The fear seems to come from the idea that the developers aren’t focusing on the singleplayer enough. This is going to be most evident in sequels with sudden multiplayer additions, where you’re so used to that singleplayer environment. The announcement brings a sort of fear that the game’s singleplayer mode won’t be up to the standards of the game before it, that they’re going to be sacrificing time and effort for something that wasn’t what drew you to the series originally. It was fine as a singleplayer game. It didn’t need anything more. Sometimes this is alleviated by the fact that the multiplayer is being worked on by a smaller group, another studio, but it’s generally the case that no matter what people are going to worry about these additions.
Games have been adding multiplayer modes to the sequels of singleplayer games for a few years now, and I think it has had some successes. The first that comes to mind is Assassin’s Creed Brotherhood, which I was initially quite wary of, because as we know I don’t like change in things. But the cat-and-mouse, hide-and-seek style gameplay was wickedly addictive, and I lost an entire Summer to it. I do consider Brotherhood to be my favourite of the series, in part because it managed a good balance between singleplayer and multiplayer content, and on a wider scale, Assassin’s Creed’s multiplayer was relatively well received.

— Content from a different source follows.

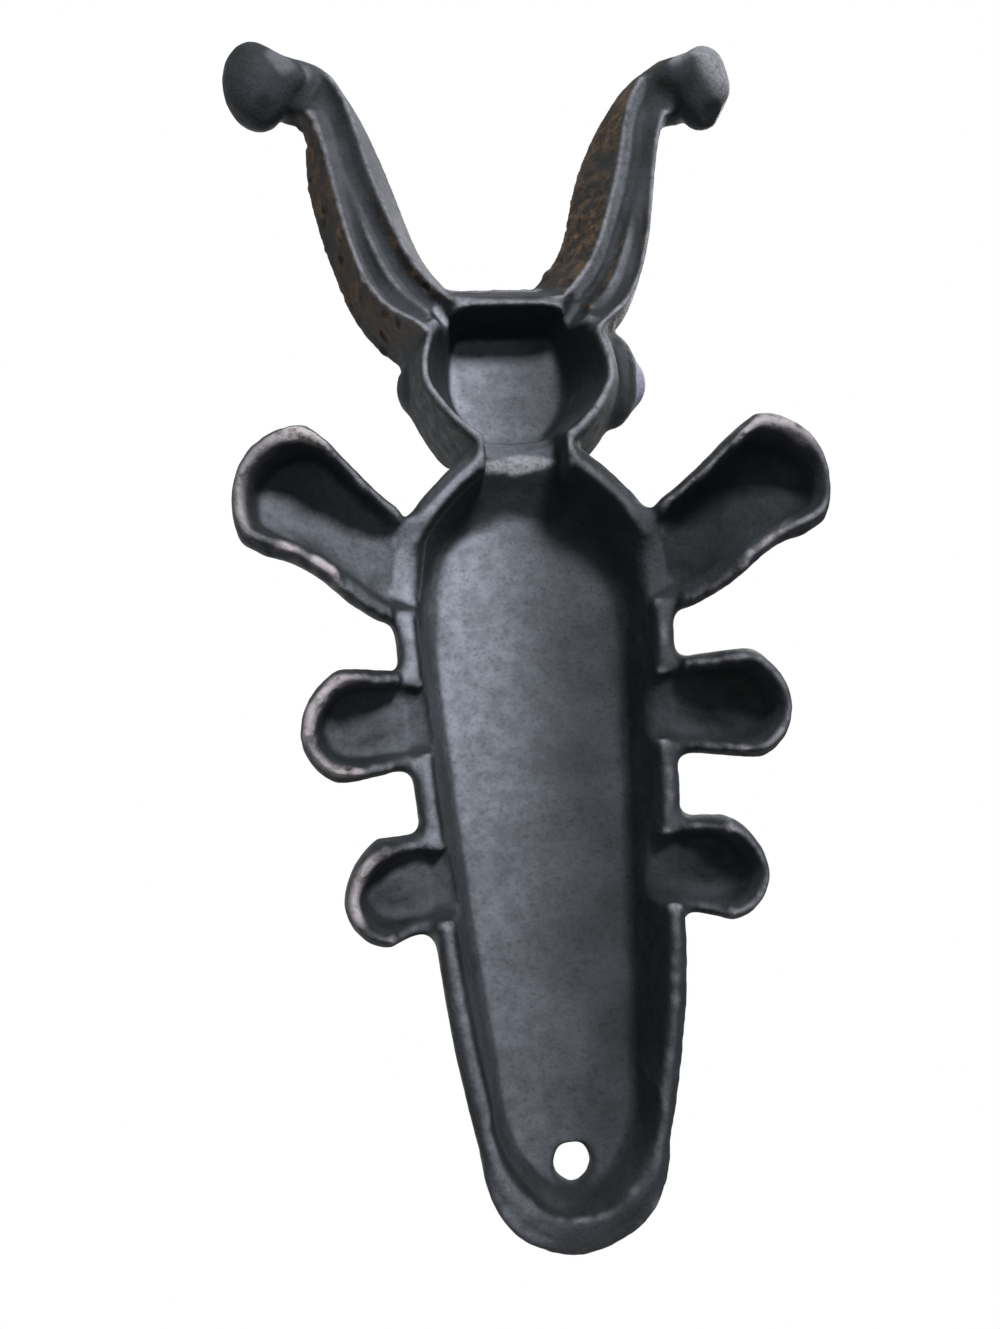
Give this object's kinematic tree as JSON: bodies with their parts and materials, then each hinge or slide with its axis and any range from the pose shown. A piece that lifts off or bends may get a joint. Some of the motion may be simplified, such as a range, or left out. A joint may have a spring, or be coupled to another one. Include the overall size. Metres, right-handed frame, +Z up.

What worked for it is that difference – it’s a much slower pace than most other competitive multiplayer modes, requiring more patience and precision if you want to score the big points – even if it is possible to run around the map practically screaming ‘I’M AN ASSASSIN!’ while brandishing several nasty blades. But it also worked because it was different enough from the singleplayer. The gameplay was largely the same, but with the added threat of constantly being hunted by someone else. It was tense. It was different. It was good.
That sense of difference was a bit more lacking in something like Mass Effect 3, where the multiplayer essentially boiled down to fighting off waves of AI enemies in maps made from singleplayer areas. It’s not that it was necessarily a bad mode at all – it was fun, and the strength there lay in all of the different races you could play, including krogans or quarians for a bit of interesting variety. The multiplayer here also tied back into the singleplayer, where successfully completing a multiplayer mission affected a statistic that would help determine how the ending of the singleplayer game turned out, so there was an added incentive for at least playing a couple of rounds every now and again. But Mass Effect was such a story-intensive series. The multiplayer felt hollow as a result. Not bad to play, but nothing particularly memorable. To me it is an example of tacked-on multiplayer, and an unsuccessful one at that.
Multiplayer can also raise questions about the kind of audience the developers are targeting – and if the multiplayer is just an attempt to expand that audience. With The Last of Us, I simply didn’t see the need for a multiplayer mode at all. The game had been marketed for so long as being about the bond between Joel and Ellie, about two people alone but together in a dying world. The strength was (and is, really) in that relationship, those characters, the writing over everything else. Can you have that kind of experience in the multiplayer? It plays similarly but it’s also so different. When I thought of The Last of Us’ multiplayer as an afterthought, this was what worried me. Was it really needed? And I think that no, it wasn’t, even if it is fun. The fifteen hours I spent in the singleplayer was enough for me.
The problem I’m personally having with The Last of Us’ multiplayer mode is that I just don’t care about it. Because Naughty Dog kept their cards close for so long, their entire marketing campaign was about the singleplayer experience. That’s why we’re buying this game. So I put the disc in and launch the game and the fact that there’s even a multiplayer mode at all barely registers with me.
So maybe it’s my problem and I’m just being stubborn. The multiplayer is there for those of us who wanted more with the game. It’s pretty clear in the case of The Last of Us that quality hasn’t been sacrificed anywhere along the way to compensate for the multiplayer. It’s a phenomenal experience (review coming soon!). But the doubt still lingers and try as I might I can’t pinpoint any legitimate reason for it anymore. That’s confusing, and the more I think about it the less I make sense and suddenly I’m not in my body anymore I’m floating through time and space and why is there a walrus playing a piano?
But the general feeling when these kinds of games announce a multiplayer mode is generally one of mild concern or worry (and in extreme cases, loud outbursts). Multiplayer additions are always going to seem risky because we continue to approach them with caution, whether justified or not.
What’s the problem here? Is it the people who are stuck in their own ways, their aversion to multiplayer blinding them from enjoying some quality experiences? Or is the fault with the developers, or the publishers, or whoever decides that a game suddenly needs a multiplayer mode just because it can have one? Or is everyone to blame? I’m quite the fence-sitter, I’ll have you know.